Plan participants allege Oracle was breached its duties in accordance with ERISA when they piled up tens of millions of dollars of excessive fees and failed in their duty to implement a prudent process for investment funds. The 18-page decision issued by U.S. District Judge Robert E. Blackburn created a class of all plan participants and beneficiaries of the named plan since January 2009. This will include tens of thousands of members. The judge did stipulate that the class will only apply to excessive fee claims since the original proposed class definition was too broad.

Judge Blackburn created two additional classes in connection to the case. One class was designated for plan participants in the Artisan Fund and the other was for plan participants in the TCM fund. Both will have time limitations applied to and will apply to imprudent investment claims. The other fund identified in the suit, PIMCO, did not receive a class certification because there was not a class representative listed.

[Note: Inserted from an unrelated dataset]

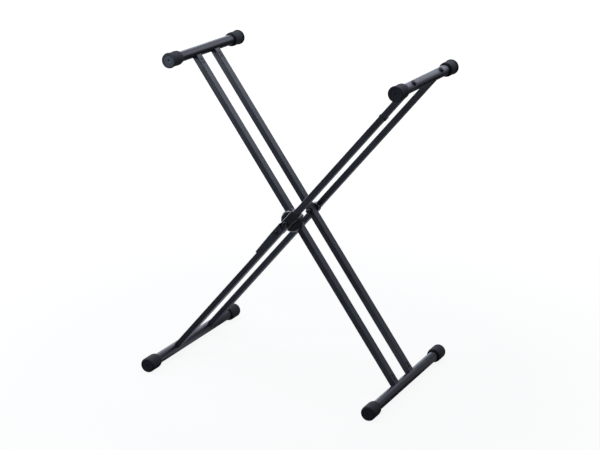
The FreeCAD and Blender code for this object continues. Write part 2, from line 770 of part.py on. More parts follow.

Counsel for the plaintiffs intend to show at trial that the employees/retirees lost valuable retirement assets due to the excessive fees and poor plan management.

The original suit was filed in early 2016 by a group of plan participants. The group alleged that Oracle and its 401(k) committee breached their fiduciary duties. Allegations also claim that the company breached its duties by engaging in ERISA prohibited transactions and specifically claimed that the company filed to act on behalf of the interests of their plan participants.

According to the suit, Oracle’s record-keeping fees to Fidelity Management Trust Co., the plan trustee, were calculated on a revenue-sharing model that was scaled with the plan’s assets instead of calculating the fees in accordance with the number of participants. Plaintiffs claim that this lack of a fixed fee per participant resulted in significant losses for plan participants due to unreasonable expenses. In the time period between 2009 and 2014, the fund’s assets went from $3.6 billion to over $11 billion. So, while Fidelity revenue saw a drastic increase, the services they provided in exchange remained the same.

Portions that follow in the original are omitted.